Et avant que je n’oublie, le journaliste américain s’affiche comme un soutien indéfectible d’Israël. Il critique même les Israéliens pour leur manque de fermeté à l’égard des Palestiniens et leur « politique d’apaisement ». Il était contre le retrait israélien de Gaza en 2004. Daniel Pipes est même farouchement opposé à la création d’un État palestinien. Pour lui la solution au conflit israélo-arabe est simple : rattacher la Cisjordanie à la Jordanie et Gaza à l’Égypte. Que deviennent les millions de réfugiés palestiniens dans les pays arabes ? Daniel Pipes n’en a cure, ce n’est pas son problème. Il reproche à Obama de poursuivre « le projet illusoire d'un processus de paix israélo-palestinien » (propos du 21 août 2013). Encore un détail, l'activiste américain a reçu en 2006 le Guardian of Zion Award, le prix du Gardien de Sion, une récompense universitaire israélienne décernée annuellement depuis 1997 aux personnes de confession juive qui se sont montrées favorables à l’État d’Israël.
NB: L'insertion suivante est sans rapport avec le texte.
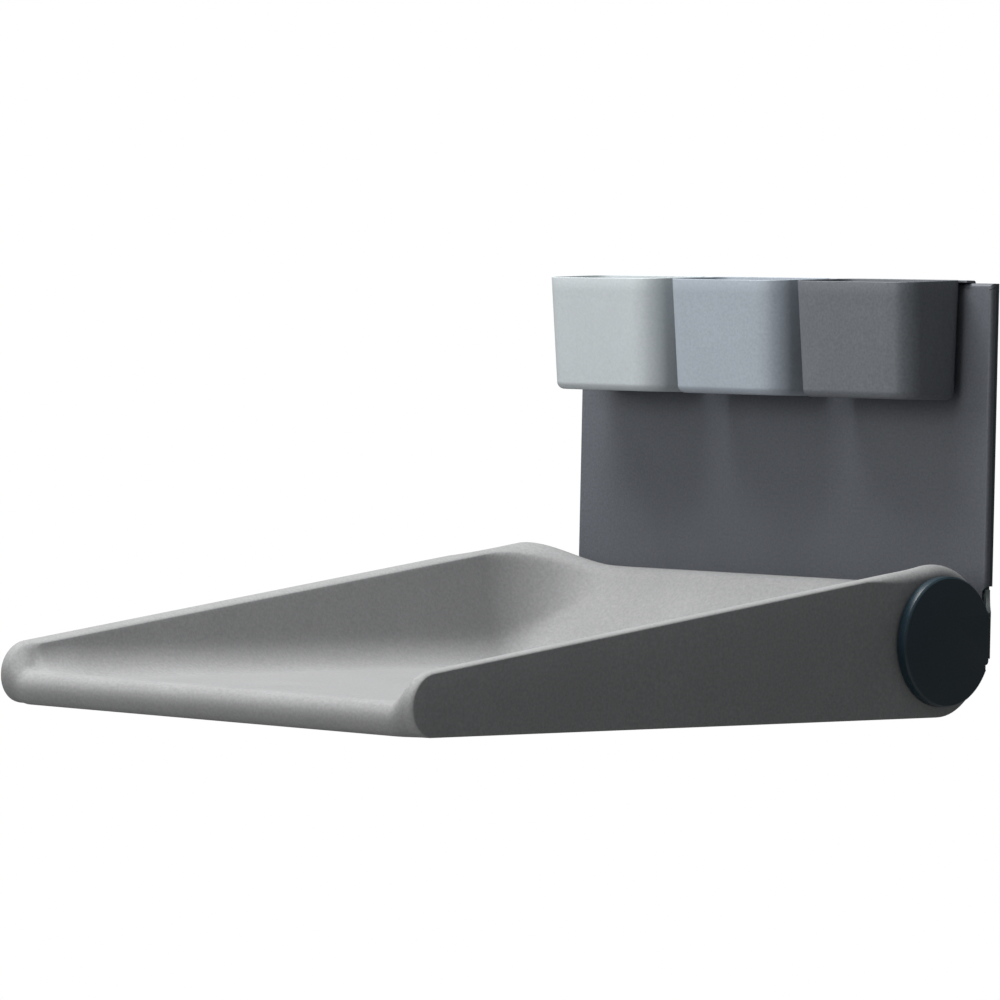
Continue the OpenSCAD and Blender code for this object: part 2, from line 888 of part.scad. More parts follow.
// How much narrower the tray is at u than over its rear
function narrowing(u) = 1 - side_draw / tray_side * (u + end_r) / (tray_l + end_r);

module foam_block() {
    outlines = [for (x = columns) outline(abs(x))];
    n = len(outlines[0]);
    last = len(columns) - 1;
    points = [for (i = [0:last]) for (p = outlines[i]) [columns[i] * narrowing(p[0]), -p[0], p[1]]];
    polyhedron(points, concat(
        [for (i = [0:last - 1]) for (j = [0:n - 1]) [i * n + j, i * n + (j + 1) % n, (i + 1) * n + j]],
        [for (i = [0:last - 1]) for (j = [1:n]) [i * n + j % n, (i + 1) * n + j % n, (i + 1) * n + j - 1]],
        [[for (j = [0:n - 1]) n - 1 - j], [for (j = [0:n - 1]) last * n + j]]));
}

// Hollows that the foam leaves for the frame
module frame_hollows() {
    both_sides() {
        rod(hub_r + recess_wall, hub_out, tray_side + cut);
        rod(hub_r + foam_gap, hub_in - foam_gap, hub_out + cut);
        rod(sleeve_d / 2 + foam_gap, sleeve_in - foam_gap, hub_out);
        block([hub_in - foam_gap, frame_end - tray_l - foam_gap, cross_low - foam_gap],
              [hub_out + foam_gap, 0, arm_bar_high + foam_gap]);
        for (u = cross_bar_us)
            translate([0, -u, cross_mid])
                rod(m5_head_r + foam_gap, hub_in, hub_out + m5_head_h + foam_gap);
    }
    for (u = cross_bar_us)
        block([-hub_in, -u - cross_bar_w / 2 - foam_gap, cross_low - foam_gap],
              [hub_in, -u + cross_bar_w / 2 + foam_gap, cross_high + foam_gap]);
    board_shape(foam_gap);
}

module tray_body() {
    color(foam_grey)
        at_axis()
            difference() {
                foam_block();
                frame_hollows();
            }
}

// Containers that hang on the panel's top edge
bin_w = (panel_w - 2 * bin_margin - 2 * bin_gap) / 3;
bin_side = bin_w / 2;
bin_pitch = bin_w + bin_gap;
bin_back_gap = 3;
bin_back = panel_off + bin_back_gap;
lip_step = 0.3;
lip_top = panel_top + part_gap + hook_t;
bin_top = lip_top + lip_step;
bin_bottom = bin_top - bin_h;
hook_front = plate_t - part_gap / 2;
spacer_w = 14;
spacer_h = 20;
spacer_up = 14;
corner_steps = 8;
foot_angles = [90, 60, 30, 0];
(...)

Et je termine par ce qui nous concerne directement, nous autres Libanais. Sans se perdre dans 1001 détails, deux éléments significatifs. Lors de la guerre de juillet 2006 d’Israël et du Hezbollah sur le Liban, « une guerre qu’Israël doit gagner » (20 juillet), Daniel Pipes a multiplié les critiques à l’égard de certains médias occidentaux sur leur couverture biaisée du conflit, pas favorable à Israël. Deux jours seulement après la fin du conflit, tout ce qu’il a trouvé à dire sur ce désastre qui a couté au Liban plus de 1 200 morts et l’équivalent de la moitié de son PIB (soit près de 11 milliards de dollars), c’est de conseiller « au gouvernement israélien de voir ses relations publiques comme faisant partie de sa stratégie » pour éviter que certains ne puissent « blesser l’image d’Israël » à l’étranger. Il faut savoir par ailleurs que Daniel Pipes s’acharne depuis des années à faire passer l’idée que seulement 1 % des 5 millions de Palestiniens inscrits auprès de l’UNRWA (United Nations Relief and Works Agency for Palestine Refugees in the Near East), soit 50 000 personnes, peuvent être considérés comme « réfugiés palestiniens », c’est-à-dire uniquement ceux qui se trouvaient en Palestine entre juin 1946 et mai 1948, mais pas leurs descendants, qui sont selon l’activiste américain, de « faux réfugiés ». Ah, Daniel Pipes fait le malin. On devine aisément pourquoi ! Ainsi, dans quelques années, Israël n’aura plus un problème de « réfugiés palestiniens ». Evaporés ! Génial. Depuis cent ans, on fait immigrer des ressortissants juifs du monde entier en Israël, des gens qui n'ont plus aucun lien avec la Terre sainte depuis des siècles, mais on veut refuser à des descendants palestiniens directs de la 1re génération d'expulsés, de retourner sur les lieux de naissance de leurs parents ! J'ai rarement lu une contorsion intellectuelle de plus injuste et de plus lamentable. Voilà ce que Daniel Pipes écrit en mai 2012 : « 1948 est arrivé, il est temps d’être réaliste... Résoudre le conflit israélo-arabe, pour faire court, nécessite de mettre fin à la farce absurde et dommageable de la prolifération de faux réfugiés palestiniens et leur installation définitive (dans les pays d’accueil). » Nous avons près de 500 000 réfugiés palestiniens au Liban !

Vous aurez sans doute l’occasion de tomber sur le nom de Daniel Pipes un jour ou l’autre. Maintenant que vous avez un bref aperçu du bonhomme, vous saurez à quoi s’en tenir.